I'd avoid "reinventing the wheel" and stick with well known 
protocols. Did you try anything XML based? It's versatile 
and well supported. And it will spare you a lot of low level 
parsing routines. But of course, it is suboptimal, bitrate-wise.

> I am writing a function which adds a message to the protocol, which takes the
> type of arguments accompanying the message and the receiving function.
> It should return function used to send this message type. Eg:
> 
> let two_char_sender = add_to_protocol "%c%c" two_char_receiver;;
> 
> Where two_char_receiver : (char -> char -> unit)
> And   tho_char_sender : (char -> char -> unit).
> 
> And I'd like the types to be controlled.
> 
> And I've written it. But it doesn't work if I want to create a message
> that does not take any parameters. And I suppose the builtin type format
> doesn't have the functionality necessary to write it. 

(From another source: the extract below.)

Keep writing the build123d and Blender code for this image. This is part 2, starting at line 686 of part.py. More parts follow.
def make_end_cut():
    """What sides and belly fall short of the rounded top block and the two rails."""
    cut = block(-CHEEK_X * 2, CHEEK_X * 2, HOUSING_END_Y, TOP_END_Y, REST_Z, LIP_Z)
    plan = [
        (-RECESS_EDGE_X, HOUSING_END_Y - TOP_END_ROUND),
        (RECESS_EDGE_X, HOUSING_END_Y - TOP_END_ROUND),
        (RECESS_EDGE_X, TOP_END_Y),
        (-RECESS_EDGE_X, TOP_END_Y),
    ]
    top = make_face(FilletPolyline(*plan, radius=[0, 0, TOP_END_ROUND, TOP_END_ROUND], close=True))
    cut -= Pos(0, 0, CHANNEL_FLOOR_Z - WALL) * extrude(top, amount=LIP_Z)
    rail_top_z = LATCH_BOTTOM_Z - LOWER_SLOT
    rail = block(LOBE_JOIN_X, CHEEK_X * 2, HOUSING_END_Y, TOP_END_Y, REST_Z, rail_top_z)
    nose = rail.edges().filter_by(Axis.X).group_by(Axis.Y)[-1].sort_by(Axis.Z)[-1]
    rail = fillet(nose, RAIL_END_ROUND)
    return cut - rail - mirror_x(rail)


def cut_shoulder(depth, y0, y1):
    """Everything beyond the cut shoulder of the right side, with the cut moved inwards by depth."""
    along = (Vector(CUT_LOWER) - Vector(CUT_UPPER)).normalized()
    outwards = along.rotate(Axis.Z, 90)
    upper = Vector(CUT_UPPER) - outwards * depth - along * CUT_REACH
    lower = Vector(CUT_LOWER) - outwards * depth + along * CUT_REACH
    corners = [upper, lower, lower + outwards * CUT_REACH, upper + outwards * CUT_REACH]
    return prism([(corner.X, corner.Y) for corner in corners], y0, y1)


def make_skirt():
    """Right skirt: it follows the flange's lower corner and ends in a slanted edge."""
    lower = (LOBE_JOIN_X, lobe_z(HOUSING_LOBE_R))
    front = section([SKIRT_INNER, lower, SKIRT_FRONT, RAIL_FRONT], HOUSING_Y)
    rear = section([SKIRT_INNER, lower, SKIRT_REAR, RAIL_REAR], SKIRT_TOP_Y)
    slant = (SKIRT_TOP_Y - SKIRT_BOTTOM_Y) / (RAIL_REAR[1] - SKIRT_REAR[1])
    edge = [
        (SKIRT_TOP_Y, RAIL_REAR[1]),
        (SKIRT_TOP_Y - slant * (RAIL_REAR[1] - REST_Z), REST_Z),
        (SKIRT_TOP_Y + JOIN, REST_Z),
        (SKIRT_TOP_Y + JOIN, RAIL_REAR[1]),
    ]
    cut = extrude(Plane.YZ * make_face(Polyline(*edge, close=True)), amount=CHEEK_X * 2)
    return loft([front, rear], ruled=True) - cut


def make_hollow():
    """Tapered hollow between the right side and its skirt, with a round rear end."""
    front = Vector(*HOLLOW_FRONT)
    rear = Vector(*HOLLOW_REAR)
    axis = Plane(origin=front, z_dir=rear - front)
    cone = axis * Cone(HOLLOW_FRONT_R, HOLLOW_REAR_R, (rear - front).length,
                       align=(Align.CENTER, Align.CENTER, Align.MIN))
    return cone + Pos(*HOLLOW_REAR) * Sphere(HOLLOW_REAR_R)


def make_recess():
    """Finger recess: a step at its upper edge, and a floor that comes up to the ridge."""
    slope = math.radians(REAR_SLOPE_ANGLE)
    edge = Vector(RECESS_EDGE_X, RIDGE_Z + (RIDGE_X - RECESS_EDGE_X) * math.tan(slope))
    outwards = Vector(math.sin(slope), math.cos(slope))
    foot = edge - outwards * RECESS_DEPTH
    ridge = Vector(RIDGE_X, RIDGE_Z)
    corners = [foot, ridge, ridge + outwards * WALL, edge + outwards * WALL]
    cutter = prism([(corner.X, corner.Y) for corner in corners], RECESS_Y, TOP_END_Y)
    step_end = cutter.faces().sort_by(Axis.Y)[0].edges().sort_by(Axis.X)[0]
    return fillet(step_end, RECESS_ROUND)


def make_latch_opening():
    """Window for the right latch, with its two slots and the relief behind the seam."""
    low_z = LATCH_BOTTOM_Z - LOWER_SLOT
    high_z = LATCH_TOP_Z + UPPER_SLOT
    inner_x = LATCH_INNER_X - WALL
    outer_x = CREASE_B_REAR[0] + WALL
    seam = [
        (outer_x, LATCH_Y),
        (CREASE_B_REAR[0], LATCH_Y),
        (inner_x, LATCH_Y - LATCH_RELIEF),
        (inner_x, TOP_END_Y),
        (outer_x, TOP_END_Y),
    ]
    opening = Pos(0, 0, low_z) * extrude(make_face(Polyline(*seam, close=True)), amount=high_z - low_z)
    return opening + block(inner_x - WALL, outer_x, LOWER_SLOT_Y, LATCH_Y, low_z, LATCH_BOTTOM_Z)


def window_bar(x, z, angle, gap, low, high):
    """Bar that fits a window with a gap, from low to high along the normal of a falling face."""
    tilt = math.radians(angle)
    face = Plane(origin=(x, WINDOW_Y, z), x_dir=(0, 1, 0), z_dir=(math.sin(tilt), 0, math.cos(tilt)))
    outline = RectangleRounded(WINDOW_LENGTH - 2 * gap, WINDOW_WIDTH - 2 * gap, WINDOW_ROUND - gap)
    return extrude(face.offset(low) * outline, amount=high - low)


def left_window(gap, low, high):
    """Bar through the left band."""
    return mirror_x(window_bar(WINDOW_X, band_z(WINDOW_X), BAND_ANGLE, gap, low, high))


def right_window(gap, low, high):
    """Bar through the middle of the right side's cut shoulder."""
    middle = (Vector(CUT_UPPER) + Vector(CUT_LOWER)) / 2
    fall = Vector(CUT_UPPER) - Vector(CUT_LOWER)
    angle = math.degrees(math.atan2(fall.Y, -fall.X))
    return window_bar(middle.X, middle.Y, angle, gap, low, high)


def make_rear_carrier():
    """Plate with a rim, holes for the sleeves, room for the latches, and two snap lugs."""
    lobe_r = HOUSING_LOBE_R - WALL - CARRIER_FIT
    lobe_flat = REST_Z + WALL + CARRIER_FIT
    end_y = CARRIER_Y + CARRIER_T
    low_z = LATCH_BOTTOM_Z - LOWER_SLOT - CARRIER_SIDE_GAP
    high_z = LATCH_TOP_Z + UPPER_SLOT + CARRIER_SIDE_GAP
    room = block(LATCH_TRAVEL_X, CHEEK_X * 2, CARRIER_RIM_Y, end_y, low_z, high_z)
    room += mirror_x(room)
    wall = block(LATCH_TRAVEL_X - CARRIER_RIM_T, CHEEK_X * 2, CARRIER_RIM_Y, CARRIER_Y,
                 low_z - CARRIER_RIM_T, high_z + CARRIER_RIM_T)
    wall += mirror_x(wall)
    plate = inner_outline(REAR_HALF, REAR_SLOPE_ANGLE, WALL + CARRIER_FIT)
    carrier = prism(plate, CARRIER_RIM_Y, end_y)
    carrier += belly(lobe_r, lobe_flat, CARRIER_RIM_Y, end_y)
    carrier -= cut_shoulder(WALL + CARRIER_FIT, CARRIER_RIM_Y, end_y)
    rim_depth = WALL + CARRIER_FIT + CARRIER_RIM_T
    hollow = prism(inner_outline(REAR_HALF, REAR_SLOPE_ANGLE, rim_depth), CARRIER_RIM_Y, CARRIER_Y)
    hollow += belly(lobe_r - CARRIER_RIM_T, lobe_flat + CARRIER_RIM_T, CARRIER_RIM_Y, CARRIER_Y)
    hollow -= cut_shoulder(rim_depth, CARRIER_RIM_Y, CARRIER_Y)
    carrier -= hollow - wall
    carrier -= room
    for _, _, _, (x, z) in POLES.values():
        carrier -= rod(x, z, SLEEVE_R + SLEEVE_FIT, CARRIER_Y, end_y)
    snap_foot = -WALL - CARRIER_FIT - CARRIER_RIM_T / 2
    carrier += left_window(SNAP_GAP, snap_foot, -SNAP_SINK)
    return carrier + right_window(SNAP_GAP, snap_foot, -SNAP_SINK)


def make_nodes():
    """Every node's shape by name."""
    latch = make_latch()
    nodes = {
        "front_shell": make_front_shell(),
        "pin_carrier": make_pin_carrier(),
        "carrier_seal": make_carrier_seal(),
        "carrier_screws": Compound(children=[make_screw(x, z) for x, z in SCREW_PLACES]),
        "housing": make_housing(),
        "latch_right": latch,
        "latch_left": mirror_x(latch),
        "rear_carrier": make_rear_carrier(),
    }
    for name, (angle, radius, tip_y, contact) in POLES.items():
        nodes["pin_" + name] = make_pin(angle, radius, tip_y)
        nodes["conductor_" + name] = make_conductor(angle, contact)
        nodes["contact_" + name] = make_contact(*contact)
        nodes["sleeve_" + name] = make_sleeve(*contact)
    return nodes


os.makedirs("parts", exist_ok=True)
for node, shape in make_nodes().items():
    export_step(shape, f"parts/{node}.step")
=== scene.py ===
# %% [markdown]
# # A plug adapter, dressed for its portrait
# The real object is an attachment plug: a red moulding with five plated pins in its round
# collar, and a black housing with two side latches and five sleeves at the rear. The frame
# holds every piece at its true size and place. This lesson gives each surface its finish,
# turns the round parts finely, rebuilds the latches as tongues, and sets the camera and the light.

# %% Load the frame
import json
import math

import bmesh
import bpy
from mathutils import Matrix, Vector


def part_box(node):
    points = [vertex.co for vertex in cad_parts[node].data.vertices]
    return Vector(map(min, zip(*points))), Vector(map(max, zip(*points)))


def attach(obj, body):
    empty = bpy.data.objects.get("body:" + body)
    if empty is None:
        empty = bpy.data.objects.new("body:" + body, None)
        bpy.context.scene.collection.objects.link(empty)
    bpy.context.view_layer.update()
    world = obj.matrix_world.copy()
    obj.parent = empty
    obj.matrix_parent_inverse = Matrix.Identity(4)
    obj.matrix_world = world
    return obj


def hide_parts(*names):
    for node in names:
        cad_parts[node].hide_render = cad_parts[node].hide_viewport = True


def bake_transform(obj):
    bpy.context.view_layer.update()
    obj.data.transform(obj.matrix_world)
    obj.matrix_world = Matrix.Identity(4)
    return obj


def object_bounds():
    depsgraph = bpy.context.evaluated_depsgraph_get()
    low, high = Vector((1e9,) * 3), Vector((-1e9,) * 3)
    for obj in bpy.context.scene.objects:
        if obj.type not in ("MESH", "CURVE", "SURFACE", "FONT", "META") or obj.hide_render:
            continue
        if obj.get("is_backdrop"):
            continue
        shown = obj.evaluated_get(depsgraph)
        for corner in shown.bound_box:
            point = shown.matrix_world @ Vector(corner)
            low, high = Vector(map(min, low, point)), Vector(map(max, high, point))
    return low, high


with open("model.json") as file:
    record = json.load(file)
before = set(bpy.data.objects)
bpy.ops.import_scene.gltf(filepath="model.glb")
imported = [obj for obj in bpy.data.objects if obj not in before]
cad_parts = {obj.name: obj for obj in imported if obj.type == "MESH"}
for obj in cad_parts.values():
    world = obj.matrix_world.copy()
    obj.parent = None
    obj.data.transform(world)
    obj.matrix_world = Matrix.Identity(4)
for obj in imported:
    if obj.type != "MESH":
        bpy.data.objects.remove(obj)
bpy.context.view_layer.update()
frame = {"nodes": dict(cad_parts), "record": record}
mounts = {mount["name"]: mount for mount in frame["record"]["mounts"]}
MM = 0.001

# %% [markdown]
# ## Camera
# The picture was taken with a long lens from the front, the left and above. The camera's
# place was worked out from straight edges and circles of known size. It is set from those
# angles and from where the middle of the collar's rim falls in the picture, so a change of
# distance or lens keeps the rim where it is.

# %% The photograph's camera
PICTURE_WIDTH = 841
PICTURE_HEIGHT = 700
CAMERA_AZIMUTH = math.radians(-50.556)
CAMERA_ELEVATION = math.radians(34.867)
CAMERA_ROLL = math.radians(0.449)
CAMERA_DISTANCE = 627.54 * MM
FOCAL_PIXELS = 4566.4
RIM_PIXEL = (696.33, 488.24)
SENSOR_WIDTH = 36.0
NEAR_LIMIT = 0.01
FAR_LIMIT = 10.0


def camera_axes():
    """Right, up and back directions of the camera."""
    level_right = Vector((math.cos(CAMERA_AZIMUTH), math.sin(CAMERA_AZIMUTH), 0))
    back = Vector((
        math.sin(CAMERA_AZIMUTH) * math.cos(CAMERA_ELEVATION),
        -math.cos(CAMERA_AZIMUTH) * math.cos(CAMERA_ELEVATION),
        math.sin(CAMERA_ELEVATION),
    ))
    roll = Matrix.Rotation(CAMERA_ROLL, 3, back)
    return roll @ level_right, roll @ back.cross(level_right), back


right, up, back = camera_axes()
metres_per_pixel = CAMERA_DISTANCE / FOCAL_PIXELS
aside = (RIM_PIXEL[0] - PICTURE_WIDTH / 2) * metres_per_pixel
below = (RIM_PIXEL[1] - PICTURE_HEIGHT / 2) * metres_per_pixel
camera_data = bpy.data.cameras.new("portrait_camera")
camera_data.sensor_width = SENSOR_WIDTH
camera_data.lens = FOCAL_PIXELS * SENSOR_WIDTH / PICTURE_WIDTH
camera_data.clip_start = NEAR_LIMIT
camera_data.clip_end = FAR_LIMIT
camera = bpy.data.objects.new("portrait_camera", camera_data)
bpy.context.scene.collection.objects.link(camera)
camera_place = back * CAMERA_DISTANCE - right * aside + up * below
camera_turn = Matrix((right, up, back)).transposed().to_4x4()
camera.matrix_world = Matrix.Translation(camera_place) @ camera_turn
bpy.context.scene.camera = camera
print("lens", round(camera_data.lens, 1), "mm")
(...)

I have a feeling you are asking more of the format type than 
it was meant to handle. The format type is meant to be used 
with the Scanf and Printf modules. You can parse a message 
according to a format with Scanf, and by the same means you 
can format a message with Printf. If you are using format 
values in different contexts, you are probably abusing them.

>>Assuming you are talking about the Scanf module, I'd say you 
>>can't. Of course, if your function takes a unit input, it 
>>can very well be a perfectly polymorphic function (? la 
>>ignore) with type ('a -> unit). In which case you can force 
>>a call to such function while scanning the input buffer by 
>>passing it a range conversion with an empty range: 
>>"%[^\000-\255]". Your function would be called with an empty 
>>string as an actual parameter.
> 
> I'm not talkin about Printf nor Scanf, but about my module that uses the
> format type.
<snip>
> The format argument is parsed by me, not by scanf or printf (as I wrote
> in the example code) and I don't know where in ocaml code is type
> checking of the arguments accompanying the format type.
> 
> Cezary Kaliszyk

I lost track of what you are trying to do. Sorry for this. 
But I have a feeling you are making things much more complex 
than necessary.

Did you consider using yacc to parse your data stream 
according to your protocol specification? Format strings are 
sad heritage from C, and good for quick hacks where you do 
not want to take the time to write up a lexer and a parser, 
but you must realize they have some limitations.

I'm sorry for not being any more helpful.